*Data*:
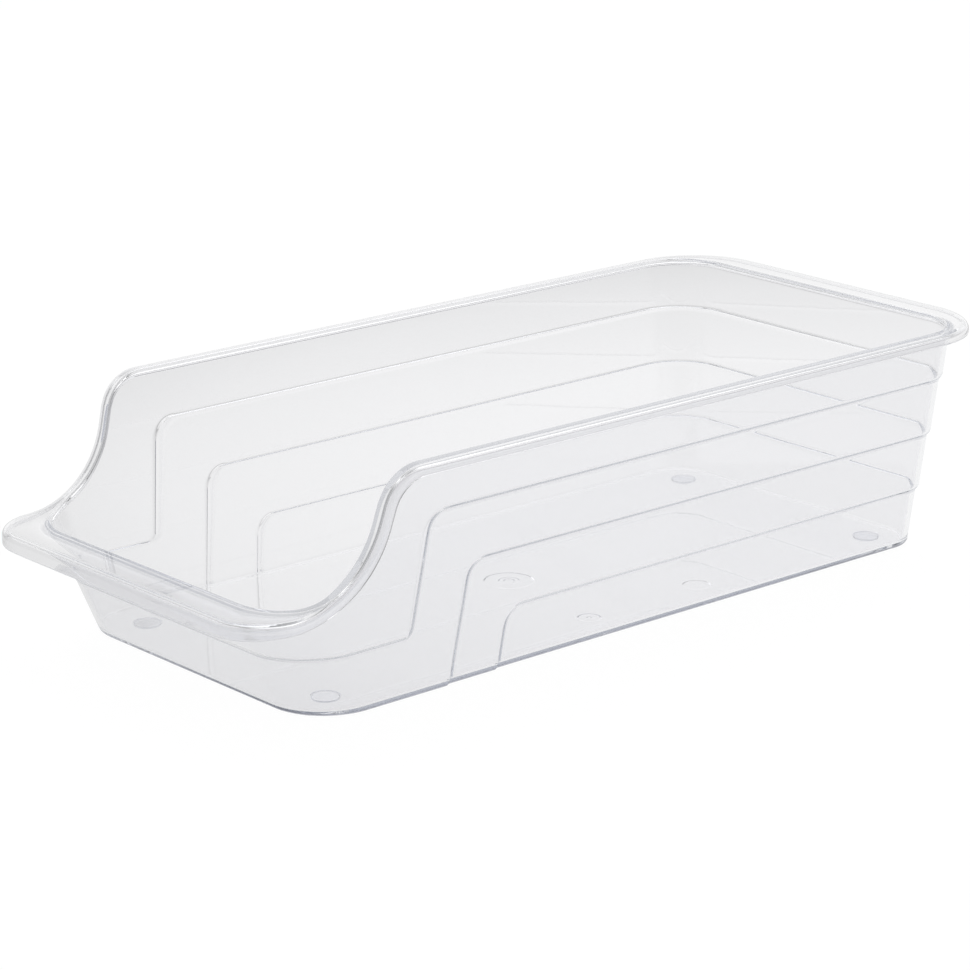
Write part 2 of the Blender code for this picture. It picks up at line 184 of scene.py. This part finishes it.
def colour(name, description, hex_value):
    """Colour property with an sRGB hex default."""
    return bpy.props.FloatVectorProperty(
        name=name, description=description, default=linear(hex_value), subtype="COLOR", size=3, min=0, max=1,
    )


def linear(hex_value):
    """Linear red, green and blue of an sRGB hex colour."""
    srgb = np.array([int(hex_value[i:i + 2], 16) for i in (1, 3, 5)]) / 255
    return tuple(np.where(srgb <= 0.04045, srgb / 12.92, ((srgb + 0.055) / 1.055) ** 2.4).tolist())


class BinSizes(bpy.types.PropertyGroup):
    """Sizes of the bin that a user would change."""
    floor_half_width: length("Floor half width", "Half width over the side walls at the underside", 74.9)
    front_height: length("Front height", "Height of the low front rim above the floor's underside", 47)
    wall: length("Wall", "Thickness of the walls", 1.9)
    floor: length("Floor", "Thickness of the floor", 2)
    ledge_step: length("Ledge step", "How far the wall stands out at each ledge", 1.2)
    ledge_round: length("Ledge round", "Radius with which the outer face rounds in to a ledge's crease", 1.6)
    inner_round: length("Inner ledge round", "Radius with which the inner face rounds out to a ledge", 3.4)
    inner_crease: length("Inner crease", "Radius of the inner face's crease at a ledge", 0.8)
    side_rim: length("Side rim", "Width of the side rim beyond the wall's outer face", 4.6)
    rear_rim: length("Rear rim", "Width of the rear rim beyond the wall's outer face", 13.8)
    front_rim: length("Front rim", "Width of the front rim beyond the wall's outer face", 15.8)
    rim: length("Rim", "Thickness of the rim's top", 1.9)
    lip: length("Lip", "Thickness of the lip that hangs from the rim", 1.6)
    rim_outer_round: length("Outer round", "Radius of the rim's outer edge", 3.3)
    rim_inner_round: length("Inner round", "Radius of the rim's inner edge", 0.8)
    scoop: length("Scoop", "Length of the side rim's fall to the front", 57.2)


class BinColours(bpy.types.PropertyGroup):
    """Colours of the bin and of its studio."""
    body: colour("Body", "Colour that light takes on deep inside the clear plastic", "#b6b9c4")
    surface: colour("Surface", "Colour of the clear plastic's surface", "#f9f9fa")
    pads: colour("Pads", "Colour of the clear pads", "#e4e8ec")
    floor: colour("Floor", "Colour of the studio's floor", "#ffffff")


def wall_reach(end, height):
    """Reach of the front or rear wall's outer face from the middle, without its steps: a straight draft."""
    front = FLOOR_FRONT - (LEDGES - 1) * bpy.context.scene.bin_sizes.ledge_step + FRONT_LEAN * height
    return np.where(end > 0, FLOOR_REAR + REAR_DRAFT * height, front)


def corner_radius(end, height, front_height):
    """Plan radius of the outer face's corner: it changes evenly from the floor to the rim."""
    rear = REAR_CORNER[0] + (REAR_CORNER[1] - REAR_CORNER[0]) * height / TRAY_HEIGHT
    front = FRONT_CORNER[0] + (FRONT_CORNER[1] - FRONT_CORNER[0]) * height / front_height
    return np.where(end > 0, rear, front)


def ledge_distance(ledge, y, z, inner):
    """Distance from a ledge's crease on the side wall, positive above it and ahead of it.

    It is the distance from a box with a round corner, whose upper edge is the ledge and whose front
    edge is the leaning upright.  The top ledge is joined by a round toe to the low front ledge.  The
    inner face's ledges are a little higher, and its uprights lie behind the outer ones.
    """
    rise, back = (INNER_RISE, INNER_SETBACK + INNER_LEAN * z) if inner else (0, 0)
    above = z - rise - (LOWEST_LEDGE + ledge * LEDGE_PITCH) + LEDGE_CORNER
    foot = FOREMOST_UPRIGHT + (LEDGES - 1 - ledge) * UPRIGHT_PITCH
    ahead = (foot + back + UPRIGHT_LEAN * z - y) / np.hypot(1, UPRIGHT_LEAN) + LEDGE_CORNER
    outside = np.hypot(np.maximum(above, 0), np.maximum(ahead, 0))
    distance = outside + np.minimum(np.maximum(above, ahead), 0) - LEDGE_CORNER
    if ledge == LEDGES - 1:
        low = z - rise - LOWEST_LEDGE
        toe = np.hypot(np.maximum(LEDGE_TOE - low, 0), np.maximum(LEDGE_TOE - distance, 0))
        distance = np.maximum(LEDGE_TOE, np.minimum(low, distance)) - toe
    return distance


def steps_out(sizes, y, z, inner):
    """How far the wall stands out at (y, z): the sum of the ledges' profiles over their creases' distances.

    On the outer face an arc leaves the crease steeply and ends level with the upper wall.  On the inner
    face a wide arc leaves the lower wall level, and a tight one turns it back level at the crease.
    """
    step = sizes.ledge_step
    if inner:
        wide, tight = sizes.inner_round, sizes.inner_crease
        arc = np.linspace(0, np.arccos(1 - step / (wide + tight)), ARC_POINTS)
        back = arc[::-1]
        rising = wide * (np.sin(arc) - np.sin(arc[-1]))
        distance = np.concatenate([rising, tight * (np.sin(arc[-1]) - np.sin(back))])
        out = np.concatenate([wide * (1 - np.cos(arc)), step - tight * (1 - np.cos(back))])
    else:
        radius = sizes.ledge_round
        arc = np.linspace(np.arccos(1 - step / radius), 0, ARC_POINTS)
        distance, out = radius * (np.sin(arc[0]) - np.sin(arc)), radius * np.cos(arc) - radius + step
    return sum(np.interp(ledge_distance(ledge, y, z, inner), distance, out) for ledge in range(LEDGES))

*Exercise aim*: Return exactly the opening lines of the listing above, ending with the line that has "return tuple(np.where(srgb <= 0.04045, srgb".

*Exercise response*:
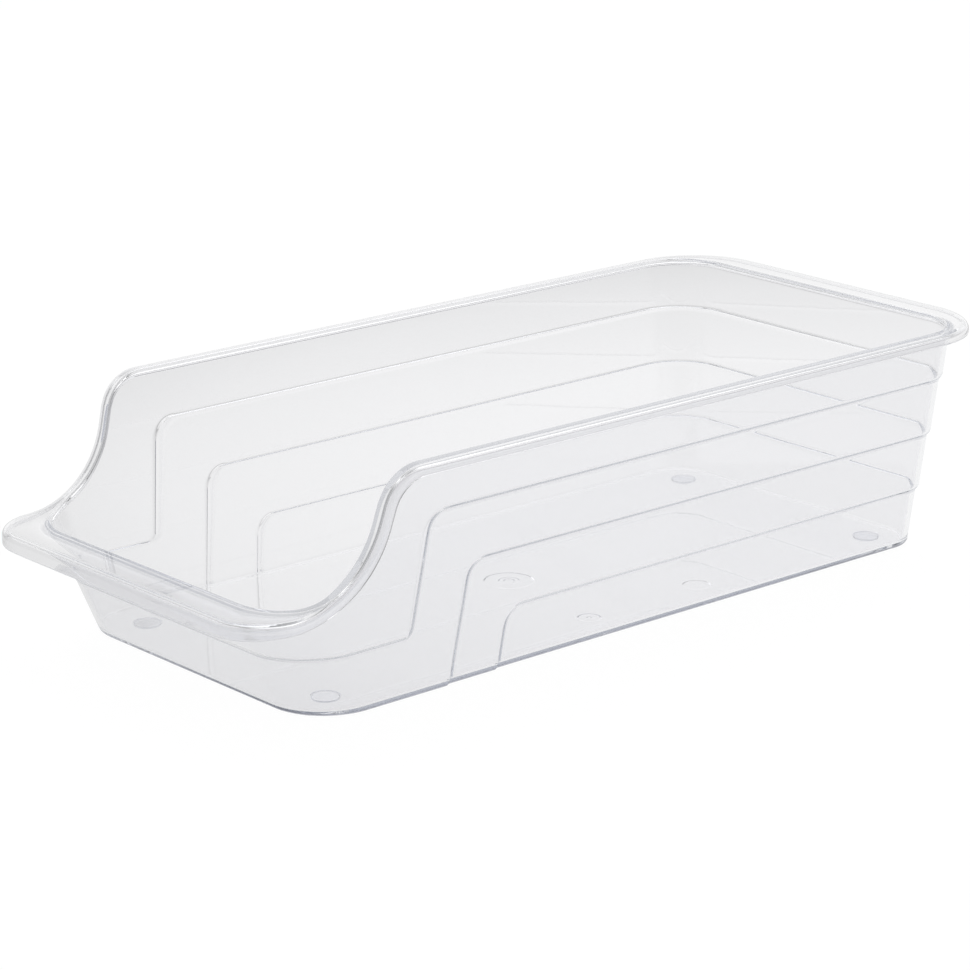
Write part 2 of the Blender code for this picture. It picks up at line 184 of scene.py. This part finishes it.
def colour(name, description, hex_value):
    """Colour property with an sRGB hex default."""
    return bpy.props.FloatVectorProperty(
        name=name, description=description, default=linear(hex_value), subtype="COLOR", size=3, min=0, max=1,
    )


def linear(hex_value):
    """Linear red, green and blue of an sRGB hex colour."""
    srgb = np.array([int(hex_value[i:i + 2], 16) for i in (1, 3, 5)]) / 255
    return tuple(np.where(srgb <= 0.04045, srgb / 12.92, ((srgb + 0.055) / 1.055) ** 2.4).tolist())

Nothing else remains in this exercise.